Feature	Macro / API	Description
Training switch	`TINY_AI_TRAINING_ENABLED`	Set to 0 for inference-only builds; backward paths and gradient buffers are removed
PSRAM allocation	`TINY_AI_USE_PSRAM`, `TINY_AI_MALLOC_PSRAM`	Large tensors live in 8 MB PSRAM, small / hot ones stay in internal SRAM
INT8 quant	`TINY_AI_QUANT_INT8`	Symmetric, min-max calibration, INT32-accumulated dense forward
INT16 quant	`TINY_AI_QUANT_INT16`	Symmetric, higher-precision fallback
FP8 quant	`TINY_AI_QUANT_FP8`	Software OCP E4M3FN (weights/activations) and E5M2 (gradients)

DESIGN HIGHLIGHTS¶

C++17 + namespace tiny: every class / function is wrapped inside namespace tiny. C interfaces (tiny_quant.h, error codes) stay in the global scope.
Shape conventions: Tensor supports up to 4 dimensions, row-major. Common layouts: [batch, ...]; Conv1D [B, C, L]; Conv2D [B, C, H, W]; Attention [B, S, E].
Backward caches: when training is enabled, layers stash the inputs / outputs they need (x_cache_, A_cache_, etc.) inside forward() so that backward() can skip recomputation.

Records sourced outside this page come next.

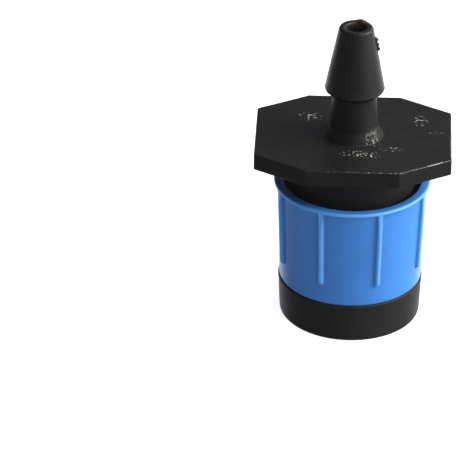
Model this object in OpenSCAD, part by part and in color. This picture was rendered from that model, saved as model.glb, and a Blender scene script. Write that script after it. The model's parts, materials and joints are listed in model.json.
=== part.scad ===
// Adjustable drip emitter. A barbed inlet body carries an octagonal flange and a
// threaded hub. The ribbed grip sleeve and its end cup screw up and down on the hub,
// and a needle in the cup trims the flow, which leaves through the ring-shaped gap
// between hub and sleeve, under the flange.
// +Z points along the barb, Z = 0 is the cup's resting face, X runs along the wide
// way of the flange, and all sizes are in millimetres.

/* [Flange] */
// Width of the octagonal flange along X
flange_w = 18.3; // [17:0.1:20]
// Depth of the flange along Y
flange_d = 15.1; // [14:0.1:16]
// Length of the front and back flats
front_flat = 8.7; // [7:0.1:10]
// Length of the left and right flats
side_flat = 9.3; // [7:0.1:10]
// Thickness of the flange
flange_t = 1.6; // [1:0.1:2.5]

/* [Barb] */
// Radius of the water inlet through the barb
inlet_r = 0.92; // [0.6:0.02:1.1]
// Radius of the flare where the stem leaves the flange
flare_r = 2.6; // [2.4:0.05:3.2]
// Radius of the stem above the flare
stem_r = 2.25; // [2.1:0.05:2.5]
// Radius of the neck under the barb
neck_r = 2.02; // [1.8:0.02:2.1]
// Largest radius of the barb
barb_r = 2.77; // [2.5:0.01:3]
// Radius of the tip
tip_r = 1.6; // [1.4:0.02:1.8]
// Height of the barb's edge above the flange
stem_h = 4.8; // [4:0.1:8]
// Length of the barb's cone
cone_h = 6.1; // [4:0.1:8]

/* [Hub] */
// Radius of the hub under the flange
hub_r = 5.9; // [5.8:0.02:6]
// Clear height between the sleeve's rim and the flange, as stored
outlet_gap = 3; // [2.9:0.02:4]
// Radius of the flow chamber inside the hub
chamber_r = 3.9; // [3.7:0.05:4]

/* [Grip sleeve] */
// Radius of the sleeve at its foot
sleeve_foot_r = 6.78; // [6.7:0.01:6.8]
// Radius of the sleeve below its rim
sleeve_top_r = 7; // [6.85:0.01:7.1]
// Radius of the flared rim
rim_r = 7.38; // [7.2:0.01:7.6]
// Radius of the mouth
mouth_r = 6.42; // [6.3:0.01:6.5]
// Height of the rim above the resting face
sleeve_top = 14.06; // [13.9:0.02:15]
// Number of grip ribs
rib_count = 8; // [4:1:16]
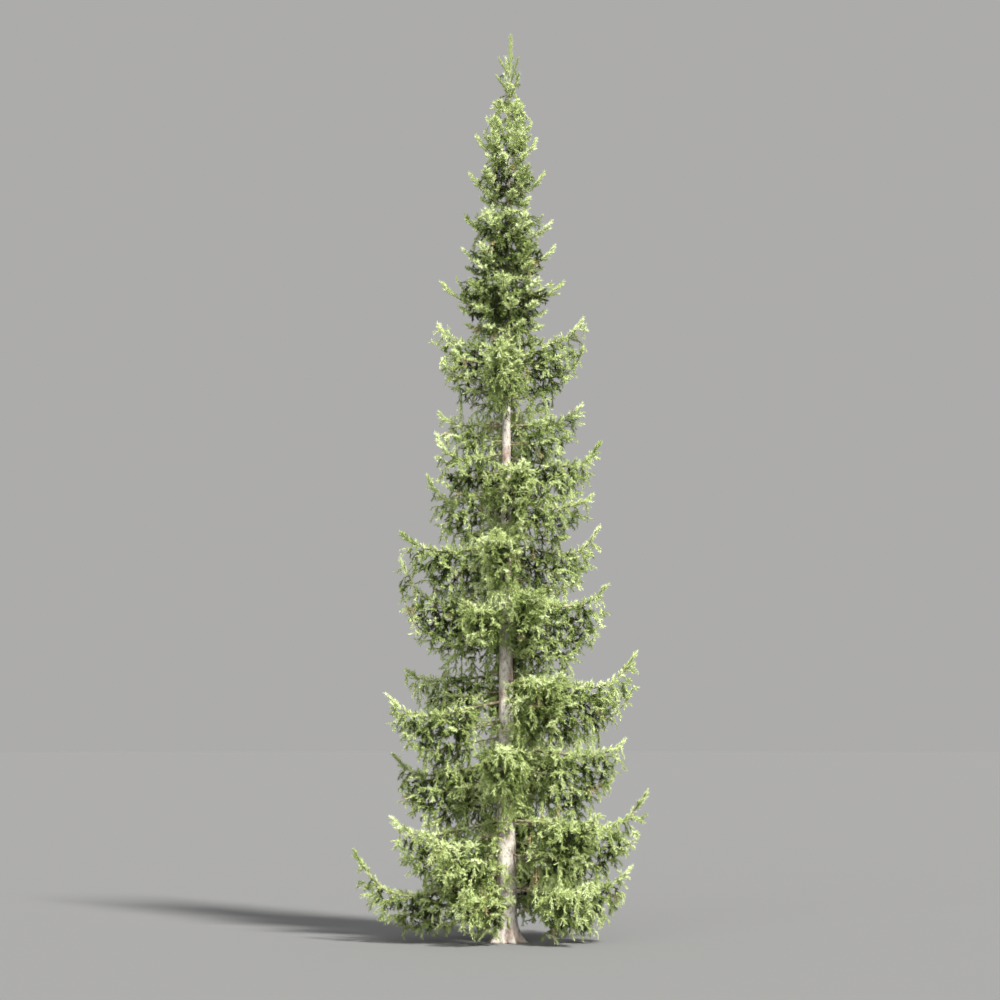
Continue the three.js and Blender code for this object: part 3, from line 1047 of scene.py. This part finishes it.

Parameter collection: Sequential::collect_params() recursively collects (param, grad) pairs into a std::vector<ParamGroup>. The Optimizer::init() then sizes its momentum / Adam moment buffers off this list.
Quantisation path: PTQ workflow — calibrate(weight, dtype) → quantize(weight, buf, qp) → run inference with tiny_quant_dense_forward_int8().